**SET EXERCISE**
Copy exactly the lines of the material below that run from the one containing "Turn this picture" through the one containing "import * as THREE from 'three';". Copy no other lines.

==*==

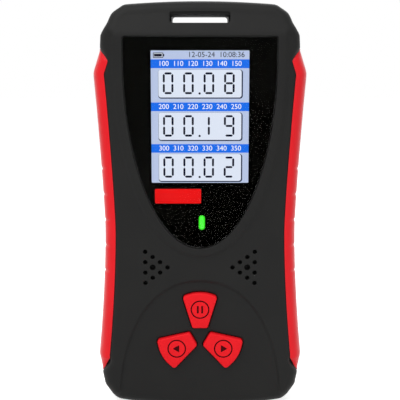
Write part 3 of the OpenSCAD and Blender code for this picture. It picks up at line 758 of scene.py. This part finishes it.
def panel(skin, x, z, w, h, r, slot, y):
    skin.fill(skin.ring(box_loop(x, z, w, h, r), y), slot=slot)


def picture():
    skin = Skin()
    layer = 0.05
    y = screen_y - layer
    panel(skin, 0, screen_z, screen_w + 2, screen_h + 2, 0.2, SKY, y)
    # Status line: a battery sign, then the date and the time
    status_z = screen_z + 23.1
    panel(skin, -15.7, status_z, 3.8, 1.9, 0.2, NAVY, y - layer)
    panel(skin, -15.7, status_z, 3.3, 1.4, 0.1, PALE, y - 2 * layer)
    panel(skin, -15.75, status_z, 2.9, 1.0, 0.1, NAVY, y - 3 * layer)
    panel(skin, -13.6, status_z, 0.4, 0.9, 0.1, NAVY, y - layer)
    number(skin, "12-05-24  10:08:36", 6.1, status_z + 0.15, 2.0, NAVY, y - layer)
    readings = [("00.08", 19.95, 12.55), ("00.19", 3.9, -3.45), ("00.02", -11.85, -19.15)]
    for row, (text, bar_mid, box_mid) in enumerate(readings):
        bar_h = 3.25
        panel(skin, 0, screen_z + bar_mid, screen_w + 2, bar_h, 0.1, BLUE, y - layer)
        caption = "  ".join(str((row + 1) * 100 + 10 * k) for k in range(6))
        number(skin, caption, 0, screen_z + bar_mid, 1.9, WHITE, y - 2 * layer)
        z = screen_z + box_mid
        panel(skin, 0.2, z - 0.2, 31.9, 10.8, 1.1, SHADE, y - layer)
        panel(skin, 0, z, 31.3, 10.3, 0.9, PALE, y - 2 * layer)
        places = (-12.0, -4.35, 3.35, 11.05)
        for digit, x in zip(text.replace(".", ""), places):
            segment_digit(skin, digit, x, z + 0.15, 4.0, 8.1, 0.78, y - 3 * layer)
        skin.fill(skin.ring(ring_loop(-0.15, z - 3.65, 0.42, 14), y - 3 * layer), slot=NAVY)
    tints = [lit("screen_sky", (182, 196, 227), (188, 201, 230)),
             lit("screen_pale", (220, 229, 244), (225, 232, 247)),
             lit("screen_blue", (26, 106, 232), (34, 114, 238)),
             lit("screen_shade", (30, 38, 66), (38, 46, 76)),
             lit("screen_navy", (10, 12, 34), (14, 16, 40)),
             lit("screen_white", (246, 249, 255), (252, 253, 255))]
    piece = skin.build("display_picture", tints)
    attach(piece, "housing")


picture()
dress(["lcd_panel"], finish("screen_glass", (30, 34, 38), (38, 42, 46), 0.1, depth=0.000001))
dress(["lcd_backlight"], finish("white_plastic", (226, 226, 222), (234, 234, 230), 0.5), 0.15)
dress(["lcd_flex"], finish("flex_film", (178, 104, 30), (192, 118, 40), 0.4))

# ---------------------------------------------------------------------------
# Indicator. A green light pipe with a domed end behind the window, on a lamp
# soldered to the board.
# ---------------------------------------------------------------------------


def light_pipe():
    skin = Skin()
    low, high = (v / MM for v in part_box("light_pipe"))
    w, h = high.x - low.x, high.z - low.z
    rings = []
    for a in (20, 45, 70, 90):
        s, c = math.sin(math.radians(a)), math.cos(math.radians(a))
        g = 1.1 * (1 - s)
        loop = box_loop(led_x, led_z, w - 2 * g, h - 2 * g, max(0.05, 1.15 - g), 8)
        rings.append(skin.ring(loop, low.y + 0.7 * (1 - c)))
    rings.append(skin.ring(box_loop(led_x, led_z, w, h, 1.15, 8), high.y))
    skin.stack(rings)
    skin.fill(rings[0])
    skin.fill(rings[-1])
    glow, tree, shader = material("green_pipe")
    place = grain(tree, shader, 500.0, 0.000002)
    drift(tree, place, shader.inputs["Emission Color"], srgb(44, 222, 24), srgb(70, 244, 46), 400.0)
    shader.inputs["Base Color"].default_value = srgb(30, 160, 20)
    shader.inputs["Emission Strength"].default_value = 0.75
    shader.inputs["Roughness"].default_value = 0.2
    piece = skin.build("light_pipe_lens", [glow])
    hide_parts("light_pipe")
    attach(piece, "housing")


light_pipe()

# ---------------------------------------------------------------------------
# Keys. Three red silicone-topped caps with filleted edges, each with a ring
# engraved round its sign. They slide in the front case's openings.
# ---------------------------------------------------------------------------
mark_u = 10.5
ring_r, ring_w, ring_d = 3.4, 0.5, 0.22


def key_red():
    made, tree, shader = material("key_red")
    place = grain(tree, shader, 2400.0, 0.000012, 2.0)
    drift(tree, place, shader.inputs["Base Color"], srgb(246, 24, 34), srgb(252, 32, 42), 150.0)
    drift(tree, place, shader.inputs["Roughness"], 0.42, 0.5, 220.0)
    shader.inputs["Specular IOR Level"].default_value = 0.12
    return made


def key(which):
    skin = Skin()
    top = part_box("key_" + which)[0].y / MM
    fillet = 0.55
    rings = [skin.ring(key_loop(which, -fillet * (1 - math.sin(a))), top + fillet * (1 - math.cos(a)))
             for a in np.linspace(0, math.pi / 2, 5)]
    rings.append(skin.ring(key_loop(which), cavity_y + 0.9))
    skin.stack(rings)
    skin.fill(rings[-1])
    t = math.radians(key_turns[which])
    mx, mz = mark_u * math.sin(t), keypad_z + mark_u * math.cos(t)
    groove = [skin.ring(ring_loop(mx, mz, r, 48), y)
              for r, y in ((ring_r + ring_w / 2, top), (ring_r + ring_w / 2 - 0.05, top + ring_d),
                           (ring_r - ring_w / 2 + 0.05, top + ring_d), (ring_r - ring_w / 2, top))]
    # The ring's groove, walls and floor, is coloured all over in the same dark red as the signs
    skin.stack(groove, slot=1)
    skin.fill(rings[0], [groove[0]])
    skin.fill(groove[-1])
    y = top - 0.02
    if which == "hold":
        for side in (-1, 1):
            skin.fill(skin.ring(box_loop(mx + side * 0.85, mz, 0.7, 2.9, 0.1), y), slot=1)
    else:
        point = -1 if which == "left" else 1
        tri = [(mx + point * 1.55, mz), (mx - point * 0.95, mz + 1.5), (mx - point * 0.95, mz - 1.5)]
        loop = sum((turn(tri[i - 1], tri[i], tri[(i + 1) % 3], 0.12, 3) for i in range(3)), [])
        skin.fill(skin.ring(np.array(loop), y), slot=1)
    # One dark red for the flat signs and for the whole groove of the ring
    dark_mark = finish("key_mark", (66, 8, 12), (78, 12, 16), 0.7)
    dark_mark.node_tree.nodes["Principled BSDF"].inputs["Specular IOR Level"].default_value = 0.05
    red = bpy.data.materials.get("key_red") or key_red()
    piece = skin.build("key_cap_" + which, [red, dark_mark])
    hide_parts("key_" + which)
    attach(piece, which + "_key")


for which in key_turns:
    key(which)

# ---------------------------------------------------------------------------
# Board and what is soldered to it: switches and plungers under the keys, the
# chips, the high-voltage parts, and the steel counter tube in its clips.
# ---------------------------------------------------------------------------
arris = 0.1
board = finish("board_green", (18, 74, 42), (24, 86, 50), 0.45, grit=900.0, depth=0.00002)
dress(["main_board"], board, arris)
chip = finish("chip_black", (26, 26, 28), (34, 34, 36), 0.6)
dress(["processor", "driver_chip", "switch_hold", "switch_left", "switch_right"], chip, arris)
white = bpy.data.materials["white_plastic"]
dress(["plunger_hold", "plunger_left", "plunger_right", "status_led"], white)
tube = finish("tube_steel", (168, 168, 164), (190, 190, 186), 0.28, 1.0, depth=0.000004)
dress(["counter_tube"], tube)
cap = finish("cap_black", (22, 22, 22), (30, 30, 30), 0.5)
dress(["tube_cap_anode", "tube_cap_cathode", "buzzer"], cap)
spring = finish("spring_steel", (150, 150, 148), (176, 176, 172), 0.3, 1.0)
dress(["tube_clip_left", "tube_clip_right"], spring)
dress(["tube_lead"], finish("lead_red", (176, 20, 20), (196, 30, 28), 0.45))
dress(["hv_transformer"], finish("ferrite", (70, 66, 62), (96, 88, 78), 0.7, depth=0.00003), 0.15)
dress(["hv_capacitor"], finish("capacitor_blue", (26, 62, 150), (36, 74, 168), 0.4))
dress(["hv_shield"], finish("tinned_steel", (196, 196, 190), (214, 214, 208), 0.35, 1.0), 0.1)

# ---------------------------------------------------------------------------
# Dust mesh. Black woven cloth glued behind each group of sound holes.
# ---------------------------------------------------------------------------
cloth = finish("mesh_cloth", (6, 6, 6), (22, 22, 22), 0.9, grit=5000.0, depth=0.0001)
dress(["dust_mesh_left", "dust_mesh_right"], cloth)

# ---------------------------------------------------------------------------
# Battery bay. Three wrapped cells between coil springs and tinned contacts.
# ---------------------------------------------------------------------------
wrap = finish("cell_wrap", (44, 74, 116), (54, 86, 130), 0.3)
cell_edge = 0.3
for k in (1, 2, 3):
    dress([f"battery_cell_{k}"], wrap, cell_edge)
    dress([f"battery_spring_{k}", f"battery_contact_{k}"], spring)

# ---------------------------------------------------------------------------
# Battery door. The case's plastic, with thumb grooves near its upper end and
# tongues that run in the rear case's grooves.
# ---------------------------------------------------------------------------
dress(["battery_door"], bpy.data.materials["case_plastic"])

# ---------------------------------------------------------------------------
# Screws. Plated steel, deep in the rear case's corners and in the board.
# ---------------------------------------------------------------------------
screw = finish("screw_steel", (120, 120, 118), (146, 146, 142), 0.35, 1.0)
screw_edge = 0.08
dress(["case_screws", "board_screws"], screw, screw_edge)

# ---------------------------------------------------------------------------
# Studio: a pale floor, soft lamps, and the camera.
# ---------------------------------------------------------------------------


def seen(tree):
    """1 for rays that look at the background directly, in a reflection or through glass."""
    rays = tree.nodes.new("ShaderNodeLightPath")
    either = tree.nodes.new("ShaderNodeMath")
    either.operation = "MAXIMUM"
    total = tree.nodes.new("ShaderNodeMath")
    total.operation = "MAXIMUM"
    tree.links.new(rays.outputs["Is Camera Ray"], either.inputs[0])
    tree.links.new(rays.outputs["Is Glossy Ray"], either.inputs[1])
    tree.links.new(either.outputs["Value"], total.inputs[0])
    tree.links.new(rays.outputs["Is Transmission Ray"], total.inputs[1])
    return total.outputs["Value"]


def studio():
    scene = bpy.context.scene
    scene.view_settings.view_transform = "Standard"
    world = bpy.data.worlds.new("studio_light")
    scene.world = world
    world.use_nodes = True
    tree = world.node_tree
    sky = tree.nodes["Background"]
    level = tree.nodes.new("ShaderNodeMapRange")
    level.inputs["To Min"].default_value = 0.4
    level.inputs["To Max"].default_value = 1.0
    tree.links.new(seen(tree), level.inputs["Value"])
    tree.links.new(level.outputs["Result"], sky.inputs["Strength"])
    sky.inputs["Color"].default_value = (1, 1, 1, 1)
    floor_mesh = bpy.data.meshes.new("floor")
    reach = 6.0
    corners = [(-reach, -reach, 0), (reach, -reach, 0), (reach, reach, 0), (-reach, reach, 0)]
    floor_mesh.from_pydata(corners, [], [(0, 1, 2, 3)])
    floor = bpy.data.objects.new("floor", floor_mesh)
    scene.collection.objects.link(floor)
    made, tree, shader = material("floor_white")
    place = grain(tree, shader, 40.0, 0.00002)
    drift(tree, place, shader.inputs["Base Color"], srgb(236, 236, 236), srgb(240, 240, 240), 3.0)
    shader.inputs["Roughness"].default_value = 0.9
    shader.inputs["Specular IOR Level"].default_value = 0.0
    shader.inputs["Emission Color"].default_value = (1, 1, 1, 1)
    lift = tree.nodes.new("ShaderNodeMapRange")
    lift.inputs["To Max"].default_value = 0.7
    tree.links.new(seen(tree), lift.inputs["Value"])
    tree.links.new(lift.outputs["Result"], shader.inputs["Emission Strength"])
    floor_mesh.materials.append(made)
    middle = Vector((0, 0, 0.0812))
    # Each lamp: its name, its place and width in metres, and its power in watts
    lamps = [("lamp_top", (-0.25, -0.55, 0.95), 0.8, 6.4), ("lamp_front", (0.3, -1.0, 0.35), 0.9, 1.1),
             ("lamp_rear", (0.2, 0.8, 0.7), 0.8, 3.5)]
    for name, spot, size, power in lamps:
        light = bpy.data.lights.new(name, "AREA")
        light.size = size
        light.energy = power
        lamp = bpy.data.objects.new(name, light)
        lamp.location = spot
        lamp.rotation_euler = (Vector(spot) - middle).to_track_quat("Z", "Y").to_euler()
        scene.collection.objects.link(lamp)
    lens = bpy.data.cameras.new("camera")
    focal_length = 70.56
    lens.lens = focal_length
    camera = bpy.data.objects.new("camera", lens)
    tilt, distance = math.radians(8.5), 0.3137
    back = Vector((0, -math.cos(tilt), math.sin(tilt)))
    camera.location = middle + back * distance
    camera.rotation_euler = back.to_track_quat("Z", "Y").to_euler()
    scene.collection.objects.link(camera)
    scene.camera = camera


studio()
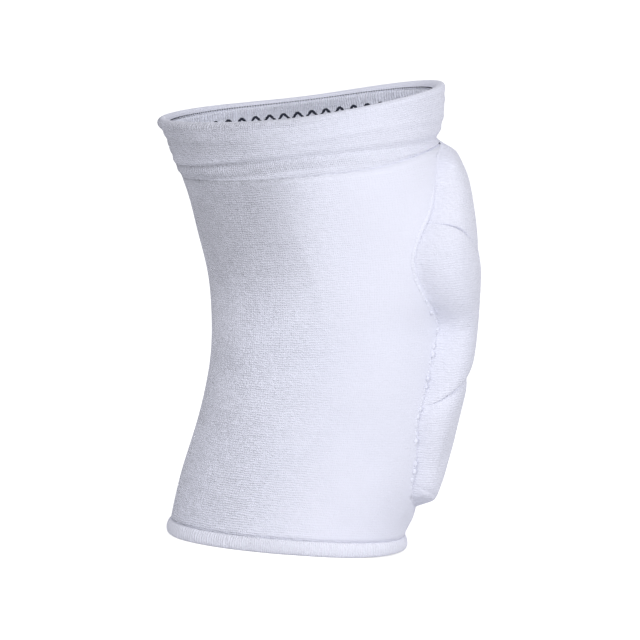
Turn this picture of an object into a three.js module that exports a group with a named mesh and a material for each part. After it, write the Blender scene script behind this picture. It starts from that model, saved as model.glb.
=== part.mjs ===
// A knitted volleyball knee pad that stands on its hem: an open, bent sleeve, a folded cuff with an elastic
// band inside, a rolled hem, and three foam cells in a row over the kneecap.
// Millimetres, +Z up, +X towards the front of the knee. The origin is the middle of the box round the whole
// pad, on the ground.

import * as THREE from 'three';

// Driving sizes
const sleeveLength = 206;
const rimDepth = 132;
const rimWidth = 94;
const rimTilt = THREE.MathUtils.degToRad(11.6);
const rimSag = 2.2;
const knitWall = 2.4;
const clearance = 0.3;

const cuffHeight = 29.8;
const cuffWall = 3.6;
const rimRoll = 5.2;
const rimFold = 3.6;
const weltHeight = 5.1;
const weltRelief = 0.9;

const elasticHeight = 20;
const elasticWall = 1.1;

const hemHeight = 6.6;
const hemWall = 4.2;
const hemProud = 1.7;

const padThickness = 15.2;
const padEdge = 1.6;
const padFlankRound = 0.55;
const upperCrease = 1;
const lowerCrease = 2.6;
const creaseReach = 6;
const middleProud = 1.2;

const dimpleDepth = 1.6;

// Facets
const stepsAround = 60;
const padColumns = 16;
const padRowHeight = 4.5;

// The cross-sections of the sleeve's outer face. level is the share of the sleeve's length, back and front
// are the reach behind and before the hem's middle as shares of the rim's depth, width is a share of the
// rim's, and square is how square the front is, where 2 is an ellipse.
const sections = [
  { level: 0.00, back: 0.415, front: 0.405, width: 0.85, square: 2.4 },
  { level: 0.06, back: 0.410, front: 0.404, width: 0.85, square: 2.6 },
  { level: 0.10, back: 0.402, front: 0.424, width: 0.85, square: 3.0 },
  { level: 0.15, back: 0.388, front: 0.444, width: 0.86, square: 3.3 },
  { level: 0.25, back: 0.353, front: 0.458, width: 0.87, square: 3.4 },
  { level: 0.36, back: 0.324, front: 0.472, width: 0.89, square: 3.4 },
  { level: 0.50, back: 0.324, front: 0.488, width: 0.91, square: 3.4 },
  { level: 0.62, back: 0.354, front: 0.487, width: 0.93, square: 3.4 },
  { level: 0.74, back: 0.412, front: 0.466, width: 0.95, square: 3.2 },
  { level: 0.84, back: 0.463, front: 0.440, width: 0.97, square: 2.8 },
  { level: 0.90, back: 0.512, front: 0.420, width: 0.98, square: 2.5 },
  { level: 0.96, back: 0.565, front: 0.428, width: 1.00, square: 2.4 },
  { level: 1.00, back: 0.580, front: 0.432, width: 1.00, square: 2.4 },
];
const squareBehind = 2.15;

// The pad's outline and bulk up the sleeve: halfAngle is in degrees to each side of the knee's middle line,
// and bulk is a share of the pad's thickness.
const padStations = [
  { level: 0.075, halfAngle: 17, bulk: 0.10 },
  { level: 0.090, halfAngle: 19, bulk: 0.16 },
  { level: 0.107, halfAngle: 21, bulk: 0.42 },
  { level: 0.120, halfAngle: 23, bulk: 0.62 },
  { level: 0.150, halfAngle: 27, bulk: 0.67 },
  { level: 0.200, halfAngle: 29, bulk: 0.70 },
  { level: 0.300, halfAngle: 34, bulk: 0.86 },
  { level: 0.360, halfAngle: 32, bulk: 0.98 },
  { level: 0.440, halfAngle: 30, bulk: 0.98 },
  { level: 0.500, halfAngle: 28, bulk: 0.95 },
  { level: 0.560, halfAngle: 39, bulk: 0.92 },
  { level: 0.640, halfAngle: 45, bulk: 0.90 },
  { level: 0.700, halfAngle: 40, bulk: 0.86 },
  { level: 0.740, halfAngle: 34, bulk: 0.81 },
  { level: 0.800, halfAngle: 28, bulk: 0.70 },
  { level: 0.824, halfAngle: 26, bulk: 0.56 },
  { level: 0.848, halfAngle: 24, bulk: 0.30 },
  { level: 0.867, halfAngle: 23, bulk: 0.12 },
];

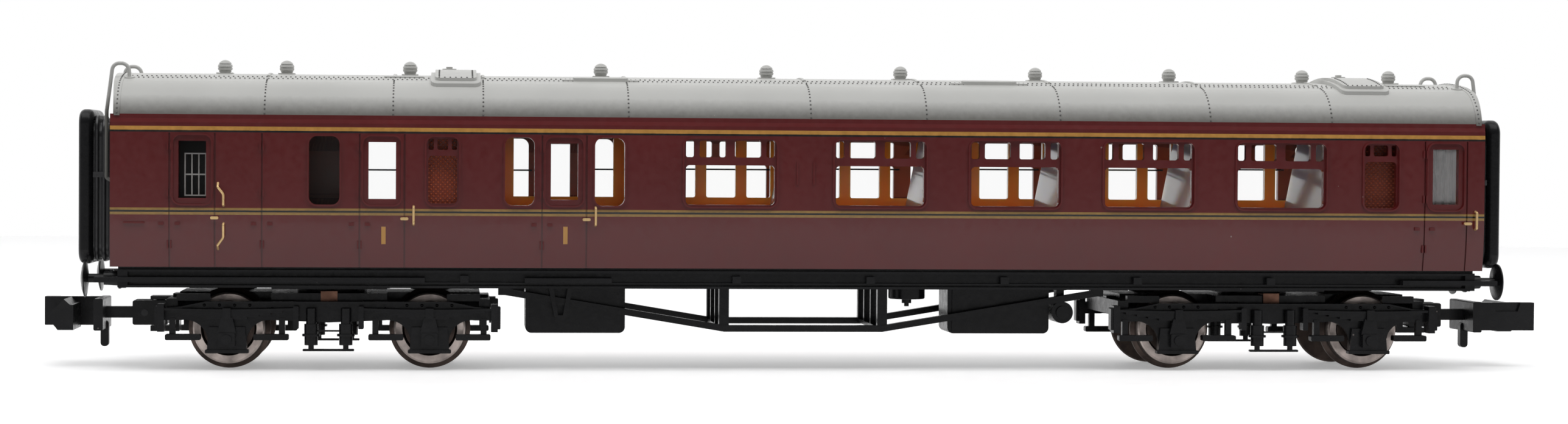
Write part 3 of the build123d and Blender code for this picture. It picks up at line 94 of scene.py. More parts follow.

==*==

**SOLUTION TO THIS EXERCISE**
Turn this picture of an object into a three.js module that exports a group with a named mesh and a material for each part. After it, write the Blender scene script behind this picture. It starts from that model, saved as model.glb.
=== part.mjs ===
// A knitted volleyball knee pad that stands on its hem: an open, bent sleeve, a folded cuff with an elastic
// band inside, a rolled hem, and three foam cells in a row over the kneecap.
// Millimetres, +Z up, +X towards the front of the knee. The origin is the middle of the box round the whole
// pad, on the ground.

import * as THREE from 'three';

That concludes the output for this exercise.